# 예제 2 은닉층 2개

In [1]:
import tensorflow as tf
import numpy as np
import random
from datetime import datetime

### 데이터 분리

In [2]:
class DataGeneration:
    
    # target_position = 0 (첫번째열이 정답데이터), target_position=-1 (마지막열이 정답데이터)
    def __init__(self, name, file_path, seperation_rate, target_position=-1):
        
        self.name = name
        
        self.file_path = file_path
        
        self.seperation_rate = seperation_rate
        
        if (target_position == -1  or  target_position == 0):      
            self.target_position = target_position
        
        else:
            err_str = 'target_position must be -1 or 0'            
            raise Exception(err_str)    
            
    
    # print data target distribution 
    # str_of_kind : 'original data' or  'training data'  or  'test data'
    def print_target_distribution(self, data, str_of_kind='original data'):
        
        print('=======================================================================================================')
        
        target_data = data[ :, self.target_position ]
        
        # numpy.unique() 사용하여 loaded data target 분포 확인
        unique, counts = np.unique(target_data, return_counts=True)

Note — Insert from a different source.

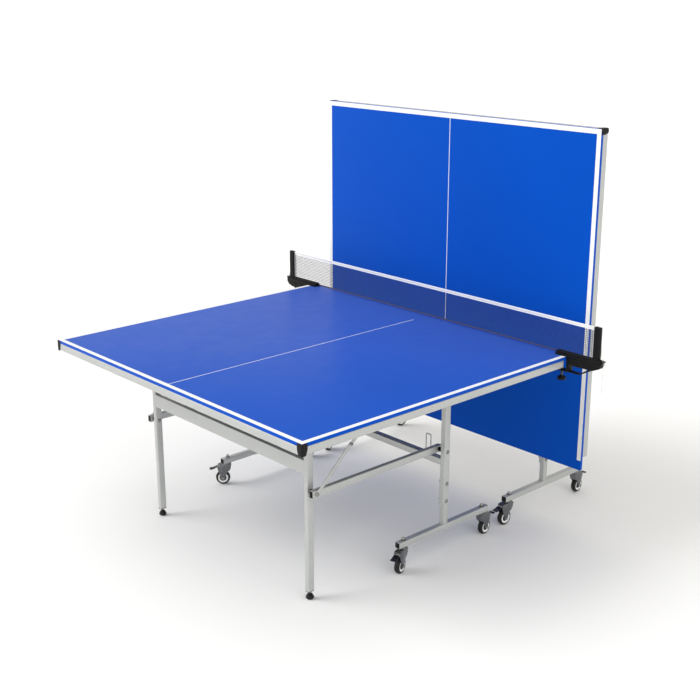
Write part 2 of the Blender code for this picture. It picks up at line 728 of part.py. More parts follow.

        print('[DataGeneration]  ', str_of_kind, ' target value = ', dict(zip(unique, counts)).items())

        num_zeros = dict(zip(unique, counts))[0.0]  # key 0.0 에 대한 value 값 count 리턴
        num_ones = dict(zip(unique, counts))[1.0]  # key 1.0 에 대한 value 값 count 리턴

        print('[DataGeneration]  ', str_of_kind, ' zeros numbers = ', num_zeros, ', ratio = ', 100 * num_zeros / (data.shape[0]), ' %')
        print('[DataGeneration]  ', str_of_kind, ' ones numbers = ', num_ones, ', ratio = ', 100 * num_ones / (data.shape[0]), '%') 
    
        print('=======================================================================================================')
        
        
    # shuffle 기능을 이용하여 training_data / test_data 생성
    def generate(self):
    
        # 데이터 불러오기, 파일이 없는 경우 exception 발생

        try:
            loaded_data = np.loadtxt(self.file_path, delimiter=',', dtype=np.float32)
            
        except Exception as err:
            print('[DataGeneration::generate()]  ', str(err))
            raise Exception(str(err))

        print("[DataGeneration]  loaded_data.shape = ", loaded_data.shape)
            
        # print the target distribution of original data 
        
        self.print_target_distribution(loaded_data, 'original data')
        
        
        # random.shuffle() 이용한 데이터 인덱스 분리 및 트레이닝/테스트 데이터 생성
        
        # 임시 저장 리스트
        training_data_list = []
        test_data_list = []

        # 분리비율에 맞게 테스트데이터로 분리
        total_data_num = len(loaded_data)
        test_data_num = int(len(loaded_data) * self.seperation_rate)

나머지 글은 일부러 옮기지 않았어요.